I’d guess blood cells and neutrophils dominate turnover largely because there’s so many of them; IIRC blood cells turn over on a timescale of months, which isn’t especially fast. The stomach lining presumably turns over very quickly because it’s exposed to extreme chemical stress (mitigated by a mucus layer, but that can only do so much), so I’d guess that’s the dominant “gut cell” term.
That’s an interesting thing to know because it tells us what processes are likely to eat up bodily resources, aside from obvious things like moving muscles or firing neurons.
Just for erythrocytes, there are about 30 billion in the human body, which comprises a little under .1% of all cells. So they are enormously over represented in turnover relative to their abundance.

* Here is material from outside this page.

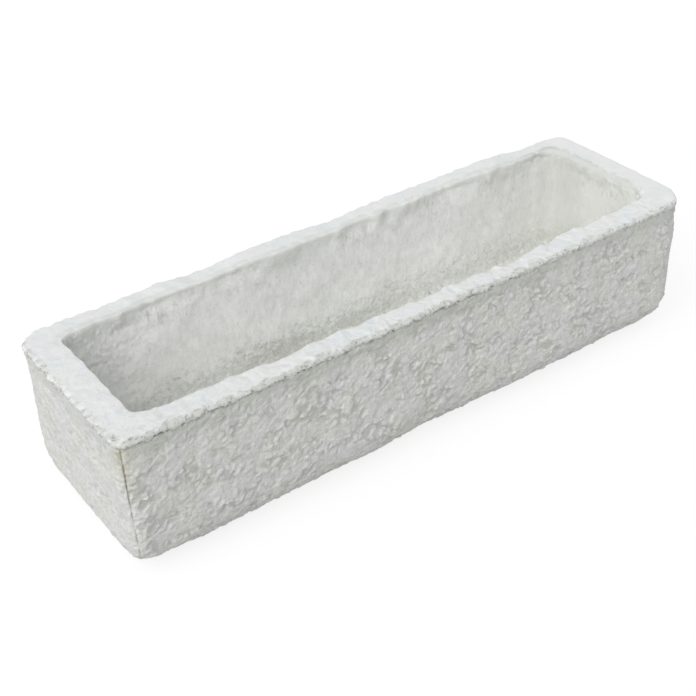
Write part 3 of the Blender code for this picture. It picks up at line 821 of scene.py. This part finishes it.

Huh. Now I am confused. Why is a cell which turns over on a timescale of months so over-represented in turnover? Skin cells, for instance, turn over at least that fast and should be at least as numerous.
The paper I linked above (“The distribution of cellular turnover in the human body,” lmk if you want me to send it to you) states that turnover is about 330 billion cells per day. It also states that erythrocytes account for 65% of that turnover, gastrointestinal epithelial cells account for 12% of turnover, while skin cells accounts for 1.1%. For skin cells, that would be 3.6 billion cells/day; for erythrocytes, 200 billion. That seems totally impossible given what I know about the turnover rate and absolute number of erythrocytes in the human body.
Another paper states that epidermal desquamation is about 500 million cells/day (Fig 1).
So yeah, both the proportions and the absolute number of cells being shed seem wildly divergent. The paper estimating cell turnover rates is in Nature Medicine. I’ll look closer at it and see if I can figure out the disconnect.
Oh shoot, I made a math mistake (wrong units). There’s actually almost 3 trillion erythrocytes in the human body, which is closer to 8% of the human body (~37.2 trillion cells). Their estimate of epidermal cell number and turnover is more than two orders of magnitude lower.
That still means that erythrocytes are heavily overrepresented in terms of cell turnover (of which they compose 65%), but not by as much as I’d originally thought.
Aha! This makes more sense now. Thanks for chasing that down, I feel much less confused.